I am on the phone with my best friend. He is a retired minister. Larry has preached the Gospel more than 62 years. He is the nicest man I know. I love him.

I met Larry 18 years ago when he officiated at the memorial service for my wife’s mother, just two weeks before I got married in 1998.

I am 46 and his best friend. I am a rabbi. He likes to introduce me to people this way: “This is my best friend in the entire world, a rabbi.”

Larry is in Los Angeles. I am in Portland, Oregon. We are currently connected, wirelessly, via cell phones.

It’s the night before Easter. Erev Easter, as Jews might call it. Larry is in a restaurant picking up potato salad for the giant celebration that will be at his home tomorrow. I think he is at Mom’s Bar-B- Q House on Vanowen at Hazeltine, in Van Nuys. He’s taken me there. They make a most delicious mashed potato salad. Yum.

Earlier in our conversation, he said he wished I could to be there at Easter dinner. Inviting me the night before wasn’t enough notice, I replied. If he had asked me, I’d drive to the airport right now and get on the next flight. I’d love to spend Easter with my best friend. My best friend, who I am afraid is going to die soon and leave me.

And, so, I’m listening to him on the phone.

Larry doesn’t know this. He doesn’t know that the call hasn’t ended. He doesn’t know that he never hung up the call. And because I want to remain connected to him, I don’t hang up either. Instead, I pressed the mute button and am continuing to listen through my headset.

He doesn’t know that I can hear his sweet baritone voice making small talk with the African Americans kids in the shop.

I can’t hear very well. I imagine the phone is in his breast pocket. But I don’t know that.

“We were going to the theater,” he says. And something like “seven, four.” Like a ballgame score. I can’t make out much.

As I listen, I think about the fact that he is going to die. I think about the fact that I will miss it when I can’t to listen to his voice live.

Last week, I listened to my dad’s voice, preserved on voicemail a few weeks before he died. It brought back memories. Plenty of memories. But it wasn’t live.

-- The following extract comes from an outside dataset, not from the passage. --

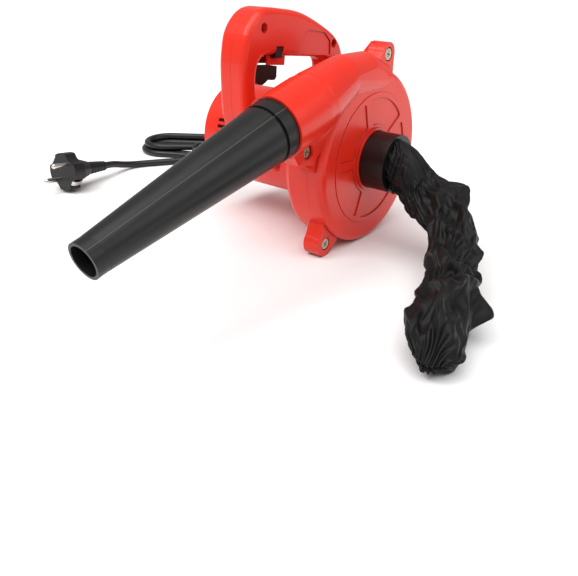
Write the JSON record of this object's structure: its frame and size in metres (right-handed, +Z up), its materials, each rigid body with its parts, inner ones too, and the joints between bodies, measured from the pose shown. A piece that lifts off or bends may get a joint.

“Four brothers and they were all over …. feet.”

I can hear the rhythm of his voice more than the words. I hear a long Larry’s pause mid-sentence, as he formulates just the right way to say the next thought.

At times I can hear clearly. Some words are clear. “All that goodness sure is good.”
I love this man so much. I don’t want him to not be.

It’s going to be Easter tomorrow. Will Larry be able to return from the dead and visit me?

“I was a minister at that church for 43 years. Can you believe that?”

Larry has told me that I am the first male friend that he has ever had and that I am his best friend in
the whole world. After hearing him say it so many times, I believe him. He will forgive this transgression of mine—listening in on him without him knowing that he is keeping me company.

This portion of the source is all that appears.